Mercer Wealth, which globally has $160 billion in AUM, plans to boost its AUM in the region to $2-$3bn in the next 2-3 years from the present $1bn, said Yasir AbuShaban, a Dubai-based principal with Mercer Wealth.

Within the next two to three years, we are looking at reaching $2 to $3 billion as a conservative estimate and we do see an opportunity to do so,” said Mr AbuShaban.

Mercer does not directly make investments, but allocates clients’ money they have discretion to, to professional asset managers. They also provide advice to clients.

“We have buying power. We can negotiate on their (client’s) behalf with asset managers to provide them lower fees than they otherwise would have to get on their own,” he added.

Mercer Wealth’s clients include sovereign wealth funds, family offices, and insurance companies among others.

From its office in Dubai, Mercer also looks after Africa, India and Turkey, where they also see opportunity for growth.

Wealth creation in Middle East and Africa (MEA) grew 8.5 per cent to $8.1 trillion last year from $7.5tn in 2015, higher than last year’s global average of 6 per cent and the second-highest growth in a region after Asia-Pacific which grew 9.9 per cent, according to consultancy Boston Consulting Group (BCG). In the region, where wealth grew just 1.9 per cent in 2015 compared with 2014, a pickup in oil prices has helped in wealth generation.

BCG is forecasting MEA wealth will rise to $12tn by 2021, growing at an annual average of 8 per cent.

Drivers of wealth generation in the region will be split evenly between new wealth creation and growth of performance of existing assets, according to BCG.

Another general trend in the region is clients’ looking for a comprehensive approach to investing, according to Mr AbuShaban.
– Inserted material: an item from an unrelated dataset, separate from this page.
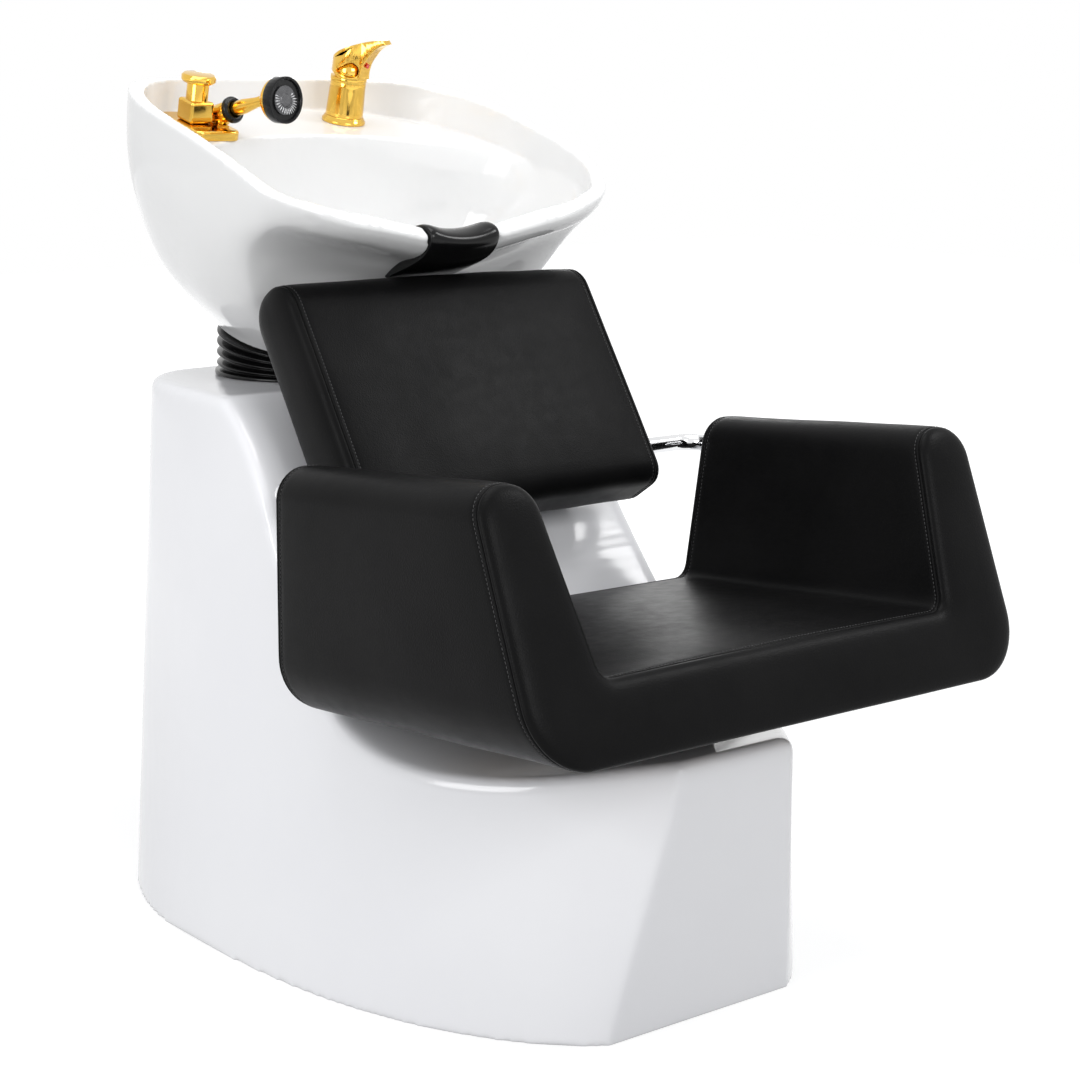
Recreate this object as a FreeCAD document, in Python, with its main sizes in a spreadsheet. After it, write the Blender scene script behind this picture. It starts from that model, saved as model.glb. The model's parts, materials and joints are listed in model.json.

“Institutional investors or some of the families are seeing a slowdown in the available capital they have to invest and in that sense they are looking at optimizing the way they manage their portfolios and making sure they are not investing haphazardly and different parts of their investment are working together,” said Mr AbuShaban.

Some clients also have a higher appetite for risk, given the low interest-rate environment that does not provide enough yield for some institutional investors. These clients are keen to invest in illiquid assets, such as private equity and infrastructure.

“What we have seen is a desire for higher returns in what has been a low-return environment specifically in various fixed income or bonds,” he said.

“In this environment, we have seen a de facto increase in the risk that clients are taking in things like illiquid investments, private equity investments, infrastructure and private debt, those kind of investments were higher illiquidity results in incrementally higher returns.”

The Abu Dhabi Investment Authority, one of the largest sovereign wealth funds, said in its 2016 report that has gradually increased its exposure in direct private equity and private credit transactions, mainly in Asian markets and especially in China and India. The authority’s private equity department focused on structured equities owing to “their defensive characteristics.”